**GIVEN INFORMATION**
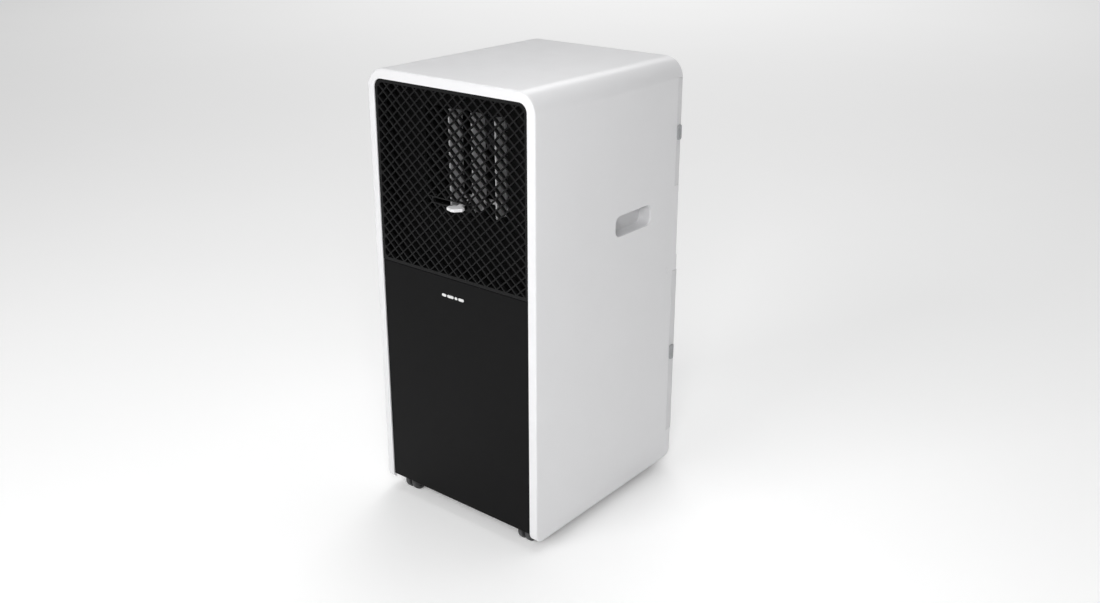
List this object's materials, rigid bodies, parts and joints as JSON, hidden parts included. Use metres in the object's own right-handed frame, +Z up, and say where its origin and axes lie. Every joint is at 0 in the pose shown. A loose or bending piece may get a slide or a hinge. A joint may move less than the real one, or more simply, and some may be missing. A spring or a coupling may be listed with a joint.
{
  "type": "portable dehumidifier",
  "caption": "Tall wheeled dehumidifier and cooler: wrap-around cabinet, diamond-mesh outlet with three linked vanes, side-pull filters, casters.",
  "frame": {"origin": "on the floor under the middle of the cabinet, where its four casters stand", "axes": "+Z up, the front grille faces -Y, the side with the filter tabs faces +X"},
  "size_m": [0.3224, 0.3825, 0.702],
  "materials": {
    "white_shell": "satin white ABS",
    "white_back": "satin white ABS, fine texture",
    "pocket_white": "satin white ABS",
    "grille_black": "moulded black, fine satin",
    "panel_black": "satin black with a fine grain",
    "badge_white": "satin pale print",
    "duct_black": "moulded black",
    "vane_grey": "moulded pale grey",
    "knob_grey": "moulded pale grey",
    "tab_grey": "moulded mid grey",
    "filter_white": "moulded white",
    "filter_mesh": "fine nylon mesh",
    "base_black": "moulded black",
    "caster_black": "moulded black",
    "caster_tread": "hard nylon",
    "screw_steel": "zinc plated",
    "inner_grey": "moulded grey",
    "fan_grey": "moulded dark grey",
    "motor_steel": "painted steel",
    "fins": "bare fin stock",
    "compressor_black": "black enamel",
    "copper": "drawn copper",
    "rubber": "moulded rubber",
    "galvanised": "galvanised sheet",
    "board": "laminate with parts",
    "capacitor": "drawn can",
    "rocker_black": "polished black"
  },
  "bodies": {
    "cabinet": {"wrap_shell": "white_shell", "handle_pockets": "pocket_white", "front_grille": "grille_black", "front_panel": "panel_black", "front_badge": "badge_white", "back_panel_upper": "white_back", "back_panel_lower": "white_back", "back_screws": "screw_steel", "outlet_duct": "duct_black", "blower_housing": "duct_black", "blower_motor": "motor_steel", "condenser_scroll": "inner_grey", "condenser_motor": "motor_steel", "exhaust_elbow": "inner_grey", "exhaust_collar": "inner_grey", "evaporator_coil": "fins", "condenser_coil": "fins", "deck_plate": "galvanised", "drip_tray": "inner_grey", "base_tray": "base_black", "caster_bushes": "inner_grey", "compressor": "compressor_black", "compressor_grommets": "rubber", "accumulator": "compressor_black", "copper_pipes": "copper", "filter_drier": "copper", "control_box": "galvanised", "circuit_board": "board", "run_capacitor": "capacitor", "touch_board": "board", "switch_body": "rocker_black", "cord_gland": "rubber", "drain_spout_upper": "inner_grey", "slinger_motor": "motor_steel"},
    "vane_left": {"vane_left": "vane_grey"},
    "vane_middle": {"vane_middle": "vane_grey", "vane_knob": "knob_grey"},
    "vane_right": {"vane_right": "vane_grey"},
    "vane_link": {"vane_link": "vane_grey"},
    "upper_filter": {"upper_filter_frame": "filter_white", "upper_filter_mesh": "filter_mesh", "upper_filter_tab": "tab_grey"},
    "lower_filter": {"lower_filter_frame": "filter_white", "lower_filter_mesh": "filter_mesh", "lower_filter_tab": "tab_grey"},
    "blower_wheel": {"blower_wheel": "fan_grey"},
    "condenser_wheel": {"condenser_wheel": "fan_grey"},
    "slinger_wheel": {"slinger_wheel": "fan_grey"},
    "float_arm": {"float_arm": "inner_grey"},
    "power_rocker": {"rocker": "rocker_black"},
    "drain_plug_upper": {"drain_plug_upper": "rubber"},
    "drain_plug_lower": {"drain_plug_lower": "rubber"},
    "fork_front_left": {"caster_fork_front_left": "caster_black"},
    "wheels_front_left": {"caster_wheels_front_left": "caster_tread"},
    "fork_front_right": {"caster_fork_front_right": "caster_black"},
    "wheels_front_right": {"caster_wheels_front_right": "caster_tread"},
    "fork_rear_left": {"caster_fork_rear_left": "caster_black"},
    "wheels_rear_left": {"caster_wheels_rear_left": "caster_tread"},
    "fork_rear_right": {"caster_fork_rear_right": "caster_black"},
    "wheels_rear_right": {"caster_wheels_rear_right": "caster_tread"}
  },
  "joints": [
    {"name": "vane_middle_turn", "type": "hinge", "parent": "cabinet", "child": "vane_middle", "pos_m": [0, -0.11, 0.52], "axis": [0, 0, 1], "range_deg": [-38, 6]},
    {"name": "vane_left_turn", "type": "hinge", "parent": "cabinet", "child": "vane_left", "pos_m": [-0.0448, -0.11, 0.52], "axis": [0, 0, 1], "range_deg": [-38, 6]},
    {"name": "vane_right_turn", "type": "hinge", "parent": "cabinet", "child": "vane_right", "pos_m": [0.0448, -0.11, 0.52], "axis": [0, 0, 1], "range_deg": [-38, 6]},
    {"name": "vane_link_swing", "type": "hinge", "parent": "vane_middle", "child": "vane_link", "pos_m": [-0.00248, -0.10135, 0.509], "axis": [0, 0, 1], "range_deg": [-6, 38]},
    {"name": "upper_filter_pull", "type": "slide", "parent": "cabinet", "child": "upper_filter", "axis": [1, 0, 0], "range_m": [0, 0.25]},
    {"name": "lower_filter_pull", "type": "slide", "parent": "cabinet", "child": "lower_filter", "axis": [1, 0, 0], "range_m": [0, 0.25]},
    {"name": "blower_spin", "type": "hinge", "parent": "cabinet", "child": "blower_wheel", "pos_m": [0, 0.03, 0.585], "axis": [1, 0, 0], "continuous": true},
    {"name": "condenser_fan_spin", "type": "hinge", "parent": "cabinet", "child": "condenser_wheel", "pos_m": [0.035, 0.09, 0.215], "axis": [0, 1, 0], "continuous": true},
    {"name": "slinger_spin", "type": "hinge", "parent": "cabinet", "child": "slinger_wheel", "pos_m": [-0.06, 0.125, 0.062], "axis": [0, 1, 0], "continuous": true},
    {"name": "float_lift", "type": "hinge", "parent": "cabinet", "child": "float_arm", "pos_m": [0.06, -0.04, 0.056], "axis": [-1, 0, 0], "range_deg": [0, 20]},
    {"name": "power_rocker_tip", "type": "hinge", "parent": "cabinet", "child": "power_rocker", "pos_m": [0.121, 0.169, 0.455], "axis": [-1, 0, 0], "range_deg": [0, 12]},
    {"name": "drain_plug_upper_pull", "type": "slide", "parent": "cabinet", "child": "drain_plug_upper", "axis": [0, 1, 0], "range_m": [0, 0.02]},
    {"name": "drain_plug_lower_pull", "type": "slide", "parent": "cabinet", "child": "drain_plug_lower", "axis": [0, 1, 0], "range_m": [0, 0.02]},
    {"name": "swivel_front_left", "type": "hinge", "parent": "cabinet", "child": "fork_front_left", "pos_m": [-0.122, -0.14, 0.05], "axis": [0, 0, 1], "continuous": true},
    {"name": "roll_front_left", "type": "hinge", "parent": "fork_front_left", "child": "wheels_front_left", "pos_m": [-0.122, -0.15, 0.017], "axis": [1, 0, 0], "continuous": true},
    {"name": "swivel_front_right", "type": "hinge", "parent": "cabinet", "child": "fork_front_right", "pos_m": [0.122, -0.14, 0.05], "axis": [0, 0, 1], "continuous": true},
    {"name": "roll_front_right", "type": "hinge", "parent": "fork_front_right", "child": "wheels_front_right", "pos_m": [0.122, -0.15, 0.017], "axis": [1, 0, 0], "continuous": true},
    {"name": "swivel_rear_left", "type": "hinge", "parent": "cabinet", "child": "fork_rear_left", "pos_m": [-0.122, 0.14, 0.05], "axis": [0, 0, 1], "continuous": true},
    {"name": "roll_rear_left", "type": "hinge", "parent": "fork_rear_left", "child": "wheels_rear_left", "pos_m": [-0.122, 0.15, 0.017], "axis": [1, 0, 0], "continuous": true},
    {"name": "swivel_rear_right", "type": "hinge", "parent": "cabinet", "child": "fork_rear_right", "pos_m": [0.122, 0.14, 0.05], "axis": [0, 0, 1], "continuous": true},
    {"name": "roll_rear_right", "type": "hinge", "parent": "fork_rear_right", "child": "wheels_rear_right", "pos_m": [0.122, 0.15, 0.017], "axis": [1, 0, 0], "continuous": true}
  ],
  "couplings": [
    {"joint": "vane_left_turn", "follows": "vane_middle_turn", "ratio": 1},
    {"joint": "vane_right_turn", "follows": "vane_middle_turn", "ratio": 1},
    {"joint": "vane_link_swing", "follows": "vane_middle_turn", "ratio": -1}
  ]
}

**TO BE DONE**
Your task is to gather every line with the word "parts" and copy it.

**THE RESULT**
List this object's materials, rigid bodies, parts and joints as JSON, hidden parts included. Use metres in the object's own right-handed frame, +Z up, and say where its origin and axes lie. Every joint is at 0 in the pose shown. A loose or bending piece may get a slide or a hinge. A joint may move less than the real one, or more simply, and some may be missing. A spring or a coupling may be listed with a joint.
    "board": "laminate with parts",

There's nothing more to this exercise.